Bishop says sanctity of confession must be upheld

The region’s highest-ranking Catholic does not believe priests should be compelled to report child abuse admissions made during the sanctity of Confession.

Bishop Peter Ingham, head of the Catholic Diocese of Wollongong – which encompasses the entire Macarthur region – says Catholic faith dictates the Seal of Confession “cannot be broken” and it is equally important to “preserve the sanctity” of confession and “protect, defend and help children”.

He said it was not an “either or” situation, but rather a “both and”.

The Bishop has clarified his position in response to a recent recommendation out of the Royal Commission into child abuse within the Catholic church.

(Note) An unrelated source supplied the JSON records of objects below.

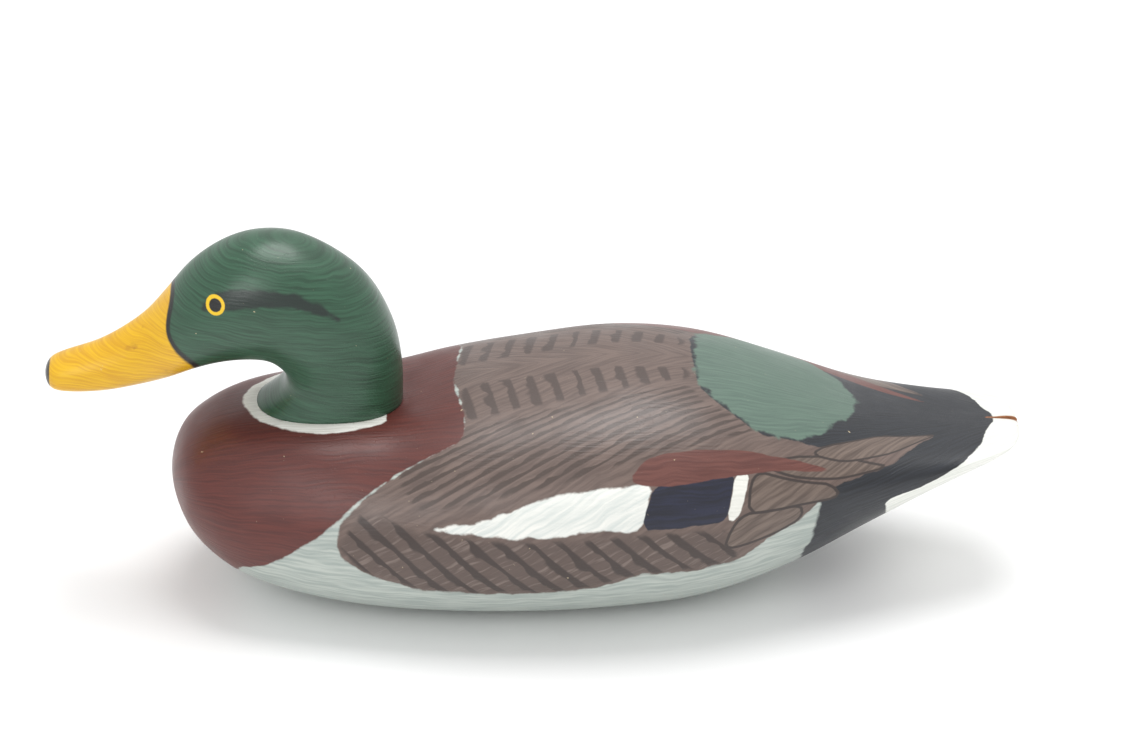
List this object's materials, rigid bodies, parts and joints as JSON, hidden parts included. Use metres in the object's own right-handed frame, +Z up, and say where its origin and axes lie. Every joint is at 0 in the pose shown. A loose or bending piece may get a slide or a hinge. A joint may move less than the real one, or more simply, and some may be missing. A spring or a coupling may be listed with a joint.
{
  "type": "duck decoy",
  "caption": "Painted wooden drake decoy with a separate head block on a broad flat-bottomed body, a level bill and an upturned tail with an old split.",
  "frame": {"origin": "centre of the body's flat underside, where the decoy stands", "axes": "-X towards the bill, +X towards the tail, +Z up; the plane of symmetry is y = 0"},
  "size_m": [0.4055, 0.1478, 0.1593],
  "materials": {
    "body_paint": "old satin paint over wood, brushed and worn",
    "head_paint": "old satin paint over wood, brushed and worn"
  },
  "bodies": {
    "root": {"body": "body_paint", "head": "head_paint"}
  },
  "joints": []
}
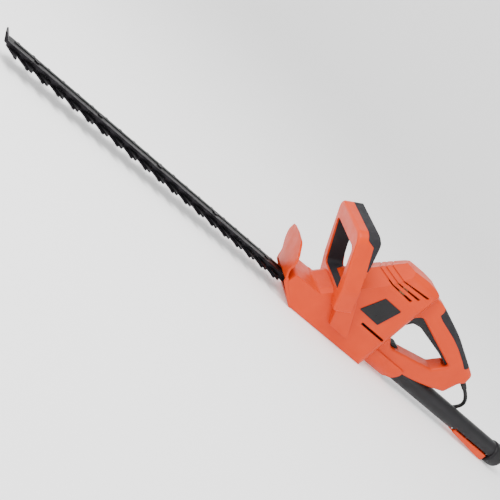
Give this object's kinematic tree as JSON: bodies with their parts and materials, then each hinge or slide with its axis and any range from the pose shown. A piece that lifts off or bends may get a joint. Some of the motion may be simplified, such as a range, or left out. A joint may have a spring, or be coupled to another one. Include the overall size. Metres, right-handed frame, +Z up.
{
  "type": "hedge trimmer",
  "caption": "Corded hedge trimmer with double-sided reciprocating blades, loop front handle, D rear handle with trigger, and a plug-in pole grip.",
  "frame": {"origin": "on the flat underside of the body, at mid width, about under the front of the motor", "axes": "+X along the blade to its tip, +Y to the tool's left, +Z up"},
  "size_m": [1.1467, 0.1569, 0.1855],
  "materials": {
    "orange_shell": "fine spark texture",
    "black_shell": "fine spark texture",
    "soft_grip": "matt, cross-hatched",
    "black_tube": "satin",
    "blade_steel": "blackened, ground edges",
    "bar_metal": "black coated",
    "zinc_steel": "zinc plated",
    "cast_case": "as cast",
    "laminations": "varnished",
    "copper": "enamelled wire",
    "inner_plastic": "satin",
    "carbon": "matt",
    "sintered": "oiled",
    "badge": "satin film",
    "cord_rubber": "matt",
    "nickel": "bright",
    "trigger_black": "satin",
    "pole_metal": "extruded"
  },
  "bodies": {
    "housing": {"left_housing": "orange_shell", "right_housing": "orange_shell", "housing_screws": "zinc_steel", "hand_guard": "orange_shell", "side_badges": "badge", "rear_grip_pad": "soft_grip", "bottom_cover": "orange_shell", "gearcase": "cast_case", "gearcase_screws": "zinc_steel", "guide_bar": "bar_metal", "blade_bolts": "zinc_steel", "blade_nuts": "zinc_steel", "crank_bushes": "sintered", "front_handle_shell": "orange_shell", "front_handle_back": "soft_grip", "front_handle_screws": "zinc_steel", "front_switch": "inner_plastic", "switch_bar_springs": "zinc_steel", "stator_core": "laminations", "stator_windings": "copper", "motor_bearings": "zinc_steel", "brush_holders": "sintered", "carbon_brushes": "carbon", "trigger_switch": "inner_plastic", "capacitor": "inner_plastic", "cord_clamp": "inner_plastic", "cord_sleeve": "cord_rubber", "inner_cord": "cord_rubber", "pole_socket": "orange_shell", "trigger_pin": "zinc_steel", "trigger_spring": "zinc_steel", "release_spring": "zinc_steel", "power_cord": "cord_rubber", "plug_body": "cord_rubber", "plug_pins": "nickel"},
    "crank": {"drive_gear": "zinc_steel", "crank_shaft": "zinc_steel"},
    "upper_rod": {"upper_rod": "zinc_steel"},
    "lower_rod": {"lower_rod": "zinc_steel"},
    "rotor": {"rotor_shaft": "zinc_steel", "rotor_core": "laminations", "rotor_windings": "copper", "commutator": "copper", "fan": "inner_plastic", "pinion": "zinc_steel"},
    "upper_blade": {"upper_blade": "blade_steel"},
    "lower_blade": {"lower_blade": "blade_steel"},
    "trigger": {"trigger": "trigger_black"},
    "switch_bar": {"front_switch_bar": "trigger_black"},
    "pole": {"pole_tube": "pole_metal", "pole_grip": "black_tube", "pole_pommel": "black_tube", "pole_switch": "inner_plastic", "lever_pin": "zinc_steel", "lever_spring": "zinc_steel"},
    "paddle": {"paddle_lever": "orange_shell"},
    "slider": {"release_slider": "trigger_black"}
  },
  "joints": [
    {"name": "crank_spin", "type": "hinge", "parent": "housing", "child": "crank", "pos_m": [-0.01, 0, 0.021], "axis": [0, 0, 1], "continuous": true},
    {"name": "rotor_spin", "type": "hinge", "parent": "housing", "child": "rotor", "pos_m": [-0.046, 0, 0.08], "axis": [0, 0, 1], "continuous": true},
    {"name": "upper_rod_turn", "type": "hinge", "parent": "crank", "child": "upper_rod", "pos_m": [-0.002, 0, 0.028], "axis": [0, 0, 1], "continuous": true},
    {"name": "lower_rod_turn", "type": "hinge", "parent": "crank", "child": "lower_rod", "pos_m": [-0.018, 0, 0.014], "axis": [0, 0, 1], "continuous": true},
    {"name": "upper_blade_slide", "type": "slide", "parent": "housing", "child": "upper_blade", "axis": [1, 0, 0], "range_m": [-0.016, 0]},
    {"name": "lower_blade_slide", "type": "slide", "parent": "housing", "child": "lower_blade", "axis": [1, 0, 0], "range_m": [0, 0.016]},
    {"name": "trigger_press", "type": "hinge", "parent": "housing", "child": "trigger", "pos_m": [-0.224, 0, 0.0985], "axis": [0, -1, 0], "range_deg": [0, 5], "stiffness_Nm_per_rad": 3, "springref_deg": -3.44, "deforming": ["trigger_spring"]},
    {"name": "switch_bar_press", "type": "slide", "parent": "housing", "child": "switch_bar", "axis": [0.5225, 0, 0.8526], "range_m": [0, 0.0035], "stiffness_N_per_m": 1500, "springref_m": -0.002, "deforming": ["switch_bar_springs"]},
    {"name": "pole_slide", "type": "slide", "parent": "housing", "child": "pole", "axis": [-1, 0, 0], "range_m": [0, 0.08]},
    {"name": "paddle_press", "type": "hinge", "parent": "pole", "child": "paddle", "pos_m": [-0.3425, 0, 0.0138], "axis": [0, 1, 0], "range_deg": [0, 2], "stiffness_Nm_per_rad": 3, "springref_deg": -2.29, "deforming": ["lever_spring"]},
    {"name": "slider_pull", "type": "slide", "parent": "housing", "child": "slider", "axis": [-1, 0, 0], "range_m": [0, 0.005], "stiffness_N_per_m": 800, "springref_m": -0.002, "deforming": ["release_spring"]}
  ],
  "couplings": [
    {"joint": "rotor_spin", "follows": "crank_spin", "ratio": -5},
    {"joint": "upper_rod_turn", "follows": "crank_spin", "ratio": -1},
    {"joint": "lower_rod_turn", "follows": "crank_spin", "ratio": -1},
    {"joint": "lower_blade_slide", "follows": "upper_blade_slide", "ratio": -1}
  ]
}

The recommendation suggested priests should be compelled by law to report to authorities any instances of child abuse admitted to them during Confession.

Bishop Ingham said the safe space of the confessional box was what encouraged people to use it.

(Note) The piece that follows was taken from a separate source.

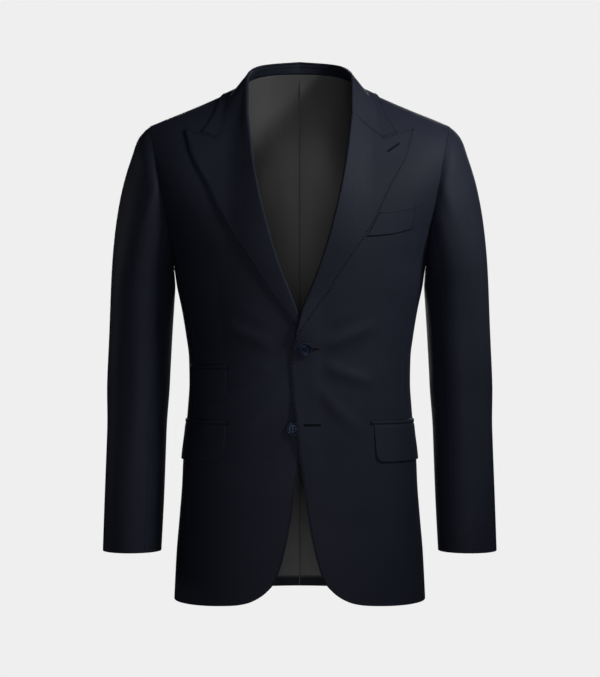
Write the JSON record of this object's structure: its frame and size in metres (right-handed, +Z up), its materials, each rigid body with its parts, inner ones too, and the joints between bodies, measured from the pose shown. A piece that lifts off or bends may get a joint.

“That is what gives penitents – those seeking forgiveness – the confidence to seek the forgiveness of their sins,” he said.

“A confessor (the priest) who intentionally breaks the seal comes under serious sanctions from the Church.

“It is understandable and worth remembering that penitents often want their confession to be anonymous.”

Bishop Ingham said it was likely fewer people would visit Confession if they believed it was no longer confidential.

“Due to the current publicity over the issue, what is now a rather rare occurrence will become even rarer,” he said.

“If the criminal law were to demand priests break the Seal of Confession as proposed, I cannot imagine that a sex abuser or criminal would want to come to Confession or Reconciliation at all.”

The Bishop said he had been practising as a priest for 53 years and had always been trained to uphold the sanctity of Confession.

He was, however, examining “what [he] would do if confronted by the situation” of a penitent confessing child abuse.

“If a child victim of abuse mentioned this in Confession (or Reconciliation) I would tell the child to go and tell the teacher who also has the obligation of reporting,” he said.

“If a penitent confessed sexual abuse of another, I would suggest we terminate the Sacrament and ask the person to speak to me about it outside the context of Confession (or Reconciliation).”

Ingleburn priest Father Peter Caruana, from the Holy Family Parish, expressed a similar sentiment to the Bishop.

“All the proposal would achieve is that people wouldn’t want to come to Confession anymore,” he said.

“They wouldn’t go and seek forgiveness for their sins.

“They wouldn’t admit to any wrongdoing if they knew their confessor was compelled by law to report it – that is my opinion.”

The Advertiser contacted St Paul’s Parish Camden, St John the Evangelist Parish Campbelltown, St Anthony’s Parish Picton-Tahmoor, Our Lady Help of Christians Parish Rosemeadow and St Mary Mackillop Parish Oran Park for comment but did not receive a response.